Plágio e deságio

No início, foram as comparações entre as Crónicas e Dragonlance, porque havia um caganito que se picava com um anão. Mais tarde, as admonições para não publicar o Felizes Viveram Uma Vez, porque estava o Once Upon a Time a passar na televisão. Ocasionalmente, havia uma ou outra sessão de D&D, em que alguém se lembrava de uma série ou filme parecida com a situação que estava a decorrer à mesa. Mais recentemente, na Comic Con, foram as conversas que tive com artistas e leitores, que grosso modo decorreram assim:

“Eh, pá, não podes fazer isso, porque no Guerra dos Tronos a gaja desce a uma cave e vê lá uma caveira de dragão.”

“Deixei a ideia do sacerdote com a máscara de madeira, porque a minha mulher disse que lhe lembrava o Barba-de-Árvore.”

“É melhor não, porque também existe um jogo de tabuleiro um comic em que zombies são causados pela peste negra.”

“Eu disse-lhe que a relação dos dois era, tipo, Darth Vader e Imperador, mas ele não quis saber.”

“Três gatos samurais faz lembrar um bocado quatro tartarugas ninja, não…?”

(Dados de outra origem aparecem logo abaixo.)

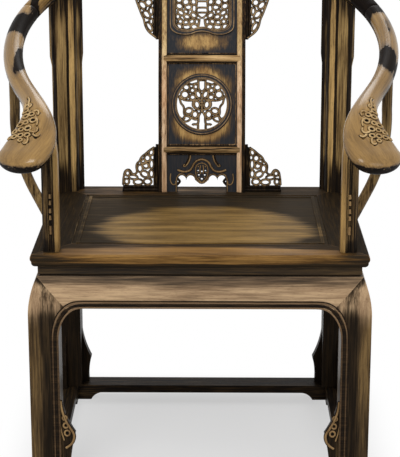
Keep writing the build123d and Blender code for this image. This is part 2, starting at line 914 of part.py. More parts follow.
def plate(plane, face, near, far):
    """A flat plate on that plane, from near to far in front of it."""
    return extrude(plane.offset(near) * face, amount=far - near)


def mirrored_pair(face):
    """A face drawn on the right with its partner on the left."""
    return face + mirror(face, about=Plane.YZ)


def pierced(holes, turn=11.0):
    """Cut openings of an openwork: each is an across, an up and a radius."""
    face = Sketch()
    for order, (across, up_part, radius) in enumerate(holes):
        opening = RegularPolygon(radius, hole_sides, rotation=turn * order)
        face += Pos(across, up_part) * opening
    return face


def foot_cutout():
    """The lower edge of the foot panel: two small arches each side of a round pendant."""
    arch_half = foot_arch_half - foot_pendant_half
    arch_base = 0.7 * foot_arch_height
    face = Pos(0, arch_base / 2 - 1) * Rectangle(2 * foot_arch_half, arch_base + 2)
    for part in (0.25, 0.75):
        centre = foot_pendant_half + part * arch_half
        lobe = oval(arch_half / 2, 2 * (foot_arch_height - arch_base))
        face += mirrored_pair(Pos(centre, arch_base) * lobe)
    drop = foot_arch_height - foot_pendant_height
    return face - Pos(0, foot_arch_height) * oval(2 * foot_pendant_half, 2 * drop)


def foot_motif():
    """The small pierced motif over the pendant: two tall leaves between two eyes."""
    high = foot_arch_height
    face = pierced([(0, high + 8, 2.6), (0, high - 9, 3.0)])
    return face + mirrored_pair(pierced([(6.5, high, 2.6), (8, high + 10, 2.2)]))


foot_plane = splat_plane(0)
foot_panel = panel_slab & splat_box(-panel_reach, panel_reach, 0, foot_high)
foot_panel -= plate(foot_plane, foot_cutout() + foot_motif(), -stile_thick, stile_thick)
pieces["splat_panel_foot"] = foot_panel


def framed_panel(low, high, plane, opening, moulding):
    """A bent panel with a cut opening and a raised moulding round it."""
    body = panel_slab & splat_box(-panel_reach, panel_reach, low, high)
    body += plate(plane, moulding, 0, splat_panel_thick / 2 + moulding_proud)
    return body - plate(plane, opening, -stile_thick, stile_thick)


roundel_plane = splat_plane(roundel_height)
roundel_opening = RegularPolygon(roundel_opening_radius, roundel_flats)
pieces["splat_panel_roundel"] = framed_panel(
    roundel_low, roundel_high, roundel_plane,
    roundel_opening, RegularPolygon(roundel_opening_radius + moulding_wide, roundel_flats),
)

top_middle = (top_opening_low + top_opening_high) / 2
top_plane = splat_plane(top_middle)
top_half_high = (top_opening_high - top_opening_low) / 2


def top_opening(grow):
    """The opening of the top panel: a wave below, a low arch above, rounded corners."""
    half = top_opening_half + grow
    low = -top_half_high - grow
    high = top_half_high + grow
    corner = 0.3 * half
    crest_of_wave = (0, low + top_wave)
    lobes = [(side * 0.5 * half, low) for side in (-1, 1)]
    shoulders = [(side * half, low + corner) for side in (-1, 1)]
    wave = [
        ThreePointArc(shoulders[0], (-0.84 * half, low + 0.2 * corner), lobes[0]),
        TangentArc(lobes[0], (-0.25 * half, low + top_wave / 2), tangent=(1, 0)),
        ThreePointArc(
            (-0.25 * half, low + top_wave / 2), crest_of_wave, (0.25 * half, low + top_wave / 2)
        ),
        TangentArc(lobes[1], (0.25 * half, low + top_wave / 2), tangent=(-1, 0)),
        ThreePointArc(lobes[1], (0.84 * half, low + 0.2 * corner), shoulders[1]),
    ]
    outline = wave + [
        Line((half, low + corner), (half, high - corner)),
        ThreePointArc((half, high - corner), (0, high), (-half, high - corner)),
        Line((-half, high - corner), (-half, low + corner)),
    ]
    return make_face(outline)


top_panel = framed_panel(
    top_low, splat_rise, top_plane, top_opening(0), top_opening(moulding_wide)
)
pieces["splat_panel_top"] = one_body(top_panel - crest)


# ---------------------------------------------------------------- pierced carvings
def roundel_holes():
    """Openings round a butterfly, drawn on the right half and mirrored."""
    radius = roundel_opening_radius
    shares = [
        (0.30, 0.34, 0.15),
        (0.56, 0.42, 0.15),
        (0.44, 0.06, 0.17),
        (0.78, 0.14, 0.13),
        (0.26, 0.70, 0.14),
        (0.56, 0.70, 0.10),
        (0.28, -0.32, 0.14),
        (0.60, -0.26, 0.16),
        (0.22, -0.68, 0.15),
        (0.54, -0.62, 0.14),
    ]
    return [(across * radius, up * radius, size * radius) for across, up, size in shares]


def top_holes():
    """Openings of the top carving, drawn on the right half and mirrored."""
    half = top_opening_half
    high = top_half_high
    shares = [
        (0.22, 0.62, 0.13),
        (0.52, 0.62, 0.13),
        (0.80, 0.50, 0.12),
        (0.22, 0.18, 0.13),
        (0.52, 0.16, 0.14),
        (0.82, 0.04, 0.11),
        (0.24, -0.28, 0.13),
        (0.54, -0.34, 0.13),
        (0.82, -0.42, 0.11),
        (0.32, -0.68, 0.10),
        (0.62, -0.74, 0.09),
    ]
    return [(across * half, up * high, size * half) for across, up, size in shares]


half_carving = carving_thick / 2
roundel_face = roundel_opening - mirrored_pair(pierced(roundel_holes()))
pieces["splat_carving_roundel"] = plate(roundel_plane, roundel_face, -half_carving, half_carving)
top_face = top_opening(0) - mirrored_pair(pierced(top_holes()))
pieces["splat_carving_top"] = plate(top_plane, top_face, -half_carving, half_carving)


# ---------------------------------------------------------------- spandrels
def lower_spandrel_face():
    """A stepped bracket: upright strip, foot strip and a curled toe, with openings."""
    wide = lower_spandrel_wide
    high = lower_spandrel_high
    step = (0.66 * wide, 0.42 * high)
    outline = [
        Line((0, 0), (0, high)),
        Line((0, high), (0.12 * wide, high)),
        ThreePointArc((0.12 * wide, high), (0.46 * wide, 0.76 * high), step),
        ThreePointArc(step, (0.84 * wide, 0.44 * high), (wide, 0.26 * high)),
        Line((wide, 0.26 * high), (wide, 0)),
        Line((wide, 0), (0, 0)),
    ]
    holes = [
        (0.32 * wide, 0.72 * high, 7.0),
        (0.30 * wide, 0.52 * high, 6.5),
        (0.50 * wide, 0.56 * high, 6.0),
        (0.32 * wide, 0.32 * high, 6.0),
        (0.56 * wide, 0.34 * high, 6.5),
        (0.80 * wide, 0.33 * high, 5.5),
        (0.28 * wide, 0.20 * high, 4.0),
        (0.48 * wide, 0.20 * high, 4.0),
        (0.70 * wide, 0.20 * high, 4.0),
    ]
    return make_face(outline) - pierced(holes)


def upper_spandrel_face(high):
    """A hanging bracket that widens towards the crest, with openings."""
    wide = upper_spandrel_wide
    outline = [
        Line((0, 0), (0, high)),
        Line((0, high), (wide, high)),
        Line((wide, high), (wide, 0.86 * high)),
        ThreePointArc((wide, 0.86 * high), (0.72 * wide, 0.44 * high), (0.28 * wide, 0.12 * high)),
        Line((0.28 * wide, 0.12 * high), (0, 0)),
    ]
    holes = [
        (0.36 * wide, 0.28 * high, 6.0),
        (0.36 * wide, 0.43 * high, 6.5),
        (0.60 * wide, 0.46 * high, 6.0),
        (0.36 * wide, 0.58 * high, 6.0),
        (0.62 * wide, 0.61 * high, 6.5),
        (0.38 * wide, 0.73 * high, 6.0),
        (0.68 * wide, 0.76 * high, 7.0),
    ]
    return make_face(outline) - pierced(holes)


stile_edge = splat_wide / 2
half_spandrel = spandrel_thick / 2
lower_face = Pos(stile_edge, 0) * lower_spandrel_face()
lower_spandrel = plate(splat_plane(0), lower_face, -half_spandrel, half_spandrel)
upper_length = (splat_rise - upper_spandrel_low) * 1.12
upper_middle = (splat_rise + upper_spandrel_low) / 2
upper_base = splat_plane(upper_middle)
upper_plane = Plane(
    upper_base.location * Pos(stile_edge, -upper_length / 2, 0) * Rot(0, -upper_spandrel_turn, 0)
)
upper_plate = plate(
    upper_plane, upper_spandrel_face(upper_length), -half_spandrel, half_spandrel
)
brackets = {"lower": lower_spandrel, "upper": upper_plate - crest - shoulder}
for place, bracket in brackets.items():
    both_sides(f"spandrel_{place}", one_body(bracket - pieces["splat_stile_right"]))

# ---------------------------------------------------------------- rail lengths and wedges
right_wedges = [wedge_at(angle) for angle in (shoulder_end, crest_end)]
wedges = right_wedges + [mirror(wedge, about=Plane.YZ) for wedge in right_wedges]
for wedge in wedges:
    crest -= wedge
    shoulder -= wedge
    arm -= wedge
pieces["rail_crest"] = crest
both_sides("rail_shoulder", shoulder)
both_sides("rail_arm", arm)
pieces["rail_wedges"] = Compound(children=wedges)

# ---------------------------------------------------------------- seat rails, last cuts
for name, rail in seat_rails.items():
    body = rail - panel_groove - seat_mortises
    for mortise in batten_mortises:
        body -= mortise
    pieces[name] = body

os.makedirs("parts", exist_ok=True)
for name, shape in pieces.items():
    export_step(shape, f"parts/{name}.step")
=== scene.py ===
"""Horseshoe back armchair in rubbed black lacquer over elm: the look of every piece."""

import logging
import math
from dataclasses import dataclass, replace
from enum import Enum
from typing import Callable, Optional, Sequence, Union

import bmesh
import bpy
import numpy as np
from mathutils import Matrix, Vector


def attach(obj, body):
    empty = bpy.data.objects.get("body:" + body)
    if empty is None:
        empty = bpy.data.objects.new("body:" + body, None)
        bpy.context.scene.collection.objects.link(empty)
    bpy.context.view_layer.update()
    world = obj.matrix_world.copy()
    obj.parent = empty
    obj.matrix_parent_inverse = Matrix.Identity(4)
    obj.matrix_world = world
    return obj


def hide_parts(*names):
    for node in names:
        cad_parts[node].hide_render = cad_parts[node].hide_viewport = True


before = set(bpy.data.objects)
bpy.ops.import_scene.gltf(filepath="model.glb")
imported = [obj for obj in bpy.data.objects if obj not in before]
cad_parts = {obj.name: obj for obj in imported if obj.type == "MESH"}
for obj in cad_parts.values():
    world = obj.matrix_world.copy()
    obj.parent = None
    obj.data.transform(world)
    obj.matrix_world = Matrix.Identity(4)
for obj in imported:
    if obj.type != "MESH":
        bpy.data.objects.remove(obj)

MM = 0.001
SAME_POINT = 1e-6
ROOT = "root"
SIDES = ((1, "right"), (-1, "left"))
log = logging.getLogger("armchair")

Colour = tuple[float, float, float]
Point = tuple[float, float, float]
Spot = tuple[float, float]
Span = tuple[float, float]
Place = Callable[[np.ndarray], np.ndarray]
Socket = bpy.types.NodeSocket
Value = Union[float, Socket]


# ------------------------------------------------------------------ sizes
@dataclass(frozen=True)
class ChairSizes:
    """The chair's main sizes in millimetres, the same as those of its solids."""

    half_width: float = 330.0
    half_depth: float = 260.0
    seat_height: float = 500.0
    apron_top: float = 453.0
    apron_bottom: float = 392.0
    apron_drop: float = 78.0
    top_setback: float = 11.0
    leg_outset: float = 6.0
    leg_square: float = 59.0
    round_wide: float = 45.0
    round_high: float = 66.0
    base_top: float = 35.0
    rail_thick: float = 39.0
    rail_radius: float = 381.0
    rail_tilt: float = 22.8
    rail_centre: float = 868.0
    turn_forward: float = 24.0
    crest_half: float = 33.0
    shoulder: float = 38.0
    grip_wide: float = 106.0
    grip_thick: float = 40.0
    grip_widening: float = 1.6
    splat_foot: float = 215.0
    splat_half: float = 96.0
    stile_wide: float = 18.0
    panel_thick: float = 9.0
    roundel_height: float = 195.0
    roundel_radius: float = 57.5
    top_half: float = 61.0
    top_low: float = 349.0
    top_high: float = 446.0
    top_wave: float = 8.0

    def ring(self, angle: float) -> np.ndarray:
        """The rail's centreline.

        Args:
            angle: the place on the ring in degrees; 0 is right, 90 is back.

        Returns:
            The point in millimetres.
        """
        turn, tilt = math.radians(angle), math.radians(self.rail_tilt)
        across = self.rail_radius * math.cos(turn)
        back = self.rail_radius * math.sin(turn)
        return np.array(
            [across, back * math.cos(tilt), self.rail_centre + back * math.sin(tilt)]
        )

    @property
    def splat_radius(self) -> float:
        """The splat's bend, from its foot to the middle of the crest rail.

        Returns:
            Its radius in millimetres.
        """
        across = self.splat_half - self.stile_wide / 2
        top = self.ring(math.degrees(math.acos(across / self.rail_radius)))
        rise, lean = top[2] - self.seat_height, top[1] - self.splat_foot
        return (rise * rise + lean * lean) / (2 * lean)


SIZES = ChairSizes()


# ------------------------------------------------------------------ finishes
class Grain(Enum):
    """Which way the wood grain runs on a piece."""

    ACROSS = 0
    DEEP = 1
    UP = 2
    ALONG = 3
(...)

E assim por diante. É uma era curiosa, esta em que vivemos. A democratização do acesso ao entretenimento e da comunicação em massa permite ao público leitor (e aos próprios escritores) uma noção sem precedentes do que já se fez, do que há lá fora, e do que está por ser feito. É óptimo para o leitor poder tomar decisões informadas e, acima de tudo, poder ler o que verdadeiramente lhe interessa. Quanto a isso, nada a apontar. Eu próprio tiro partido disso enquanto leitor.

O problema é o reverso da medalha, que resulta num enfado literário e num esmaecimento da capacidade de desfrutar do entretenimento. Quando os nossos sentidos são estimulados em excesso, vai-se perdendo a sensibilidade gradualmente, até se chegar ao ponto em que apenas o mais esdrúxulo dos estímulos ainda nos permite apreciar algo. E o ter acesso a mais estímulos ou informação que o que somos capazes de processar pode também levar-nos a fazer-nos passar por entendidos na matéria (vide qualquer pessoa que lê a Wikipédia) e a sentirmos necessidade de mostrar que já vimos algo semelhante. E não, nem mesmo a idade e a experiência servem como desculpa. Conheço gente bem mais velha que eu, que já se esqueceu de mais livros que aqueles que eu já li, mas que nem por isso perderam essa capacidade quase pueril de encontrarem sempre algo de que desfrutar num livro, filme ou jogo. A menos que o produto seja francamente mau, escusado será dizer.

Como é óbvio, não quero com isto dizer que paralelismos óbvios e plágio é algo que não existe. Ou que não me poderiam acusar disso mesmo se, um dia, eu decidisse escrever uma história em que uma fêmea de uma raça diminuta com um brinco que a torna invisível e atrai uns cavaleiros chamados Gaznûl se junta a um grupo de várias raças para ir destruir o seu berloque no vulcão de Dormor. Nem que os leitores não devem ter padrões exigentes, e que devem comer e calar e mostrar-se agradecidos  sempre que um iluminado os agracia com um livro. Longe disso.

Não. O que com isto quero dizer é que, ainda que haja muitos sítios a servir bife com batatas fritas, e agora tenhamos restaurantes mais in com cozinha de fusão japonesa e peruana, churrasqueiras de carne maturada e afins exotismos epicuristas, não é por isso que devemos deixar de saber apreciar um bom bife com batatas fritas. E que, ainda que dois restaurantes diferentes possam servir o mesmo bitoque, isso não significa que os sabores e a experiência sejam iguais. Eu também fico fascinado por novas ideias, e tenho curiosidade em ler um livro de fantasia que mistura mitologia nativo-americana e uma civilização pseudo-babilónica, mas não é por isso que já não sei apreciar uma boa história em que um grupo de aventureiros se conhecem numa taberna e acabam numa demanda para salvar o mundo.

Acima de tudo, autores não se devem sentir restringidos pelo que já foi feito, ou descartar ideias só porque já viram algo parecido. A menos que queiramos a todo o custo fazer história, o importante não é sermos pioneiros, mas sim contarmos a história que queremos contar e a melhor história que conseguirmos contar. Porque tudo faz parte da grande narrativa humana desta nossa consciência colectiva, e o que é hoje velho acabará por se tornar novo antes de envelhecer novamente, e assim por diante.